Masumi Izumi is a Professor of North American Studies in the Faculty of Global and Regional Studies and the Director of the International Institute of American Studies at Doshisha University in Kyoto, Japan. She received her B.A. in Anglo-American Studies from Tokyo University of Foreign Studies, M.A. in Political Studies from Queen's University at Kingston in Canada, and Ph.D. in American Studies from Doshisha University.

Her book, The Rise and Fall of America’s Concentration Camp Law: Civil Liberties Debates from the Internment to McCarthyism and the Radical 1960s (Temple UP, 2019) was named in the CHOICE Outstanding Academic Titles 2020. She also published Nikkei Kanada-jin no Ido to Undo: Shirarezaru Nihon-jin no Ekkyo Seikatsu Shi [The Japanese Canadian Movement: The Little-Known Trans-Pacific History of Japanese Migration and Activism] (Takanashi-shobo, 2020, in Japanese), a comprehensive history of Japanese Canadians.
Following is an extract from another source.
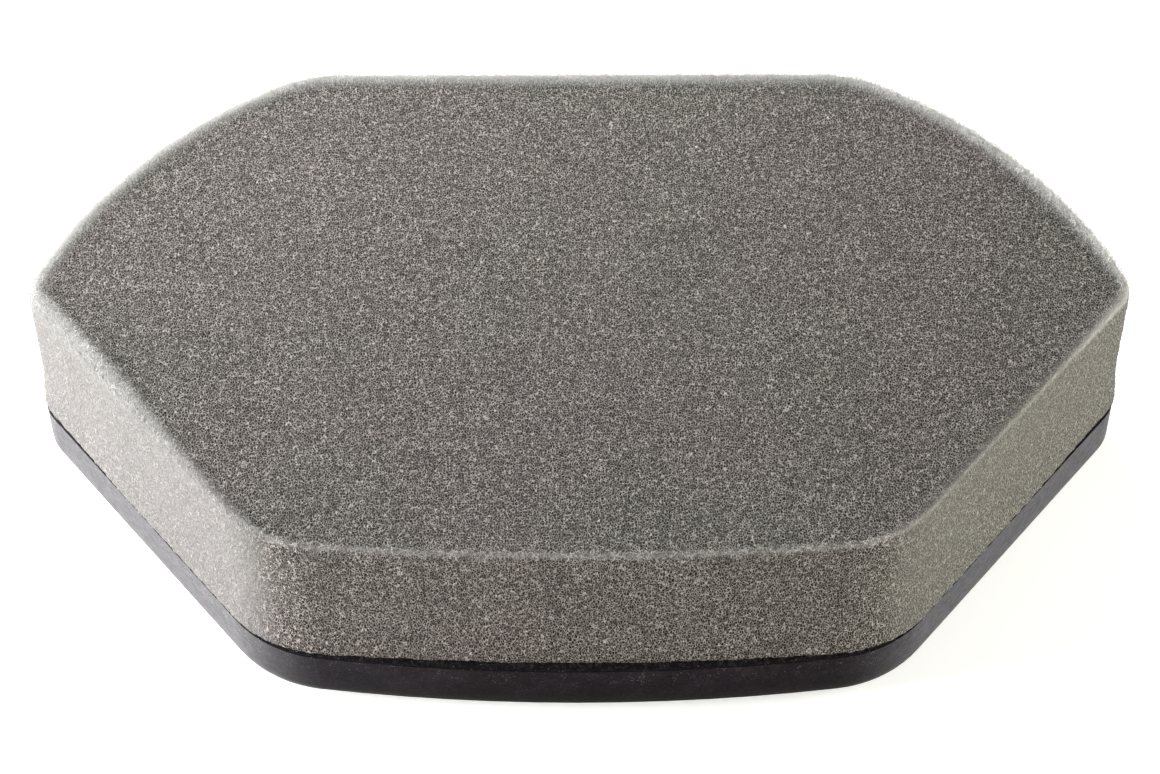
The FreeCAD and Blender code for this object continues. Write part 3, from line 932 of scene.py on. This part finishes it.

This book received the Pierre Savard Award for a “Book Written in a Language Other than French or English” by the International Council for Canadian Studies.

She has published numerous articles on the uprooting and incarceration of Japanese Americans and Japanese Canadians, postwar revival of Japanese North American cultures, and Asian North American activism, including “Reconsidering Ethnic Culture and Community: A Case Study on Japanese Canadian Taiko Drumming;” Journal of Asian American Studies 4.1 (2001): 35-56; and “Seeking the Truth, Spiritual and Political: Japanese American Community Building through Engaged Ethnic Buddhism”; Peace and Change 35.1 (2010): 39-67. Masumi has also contributed chapters in various anthologies, including “To Make Where You Are Your Home: Hatsuye Egami’s Migration and Writings in Japanese American Concentration Camps”; in Jean Amato and Kyunghee Pyun, eds., Multidisciplinary Representations of Home and Homeland in Diaspora (Routledge, 2024), 131-145, and “The Vancouver Asahi Connection: (Re-)engagement of the Families of Returnees/Deportees in Japanese Canadian History,” in Cathy J. Schlund-Vials, Guy Beauregard, Hsiu-chuan Lee, eds., The Subject(s) of Human Rights: Crises, Violations,and Asian American Critique (Temple UP, 2019), 56-73. She also co-edited and translated a bilingual anthology, Trans-Pacific Reflections on the Grand Forks Japanese Canadian Commemorative Photo Book (1946) (Mitari-sha, 2026).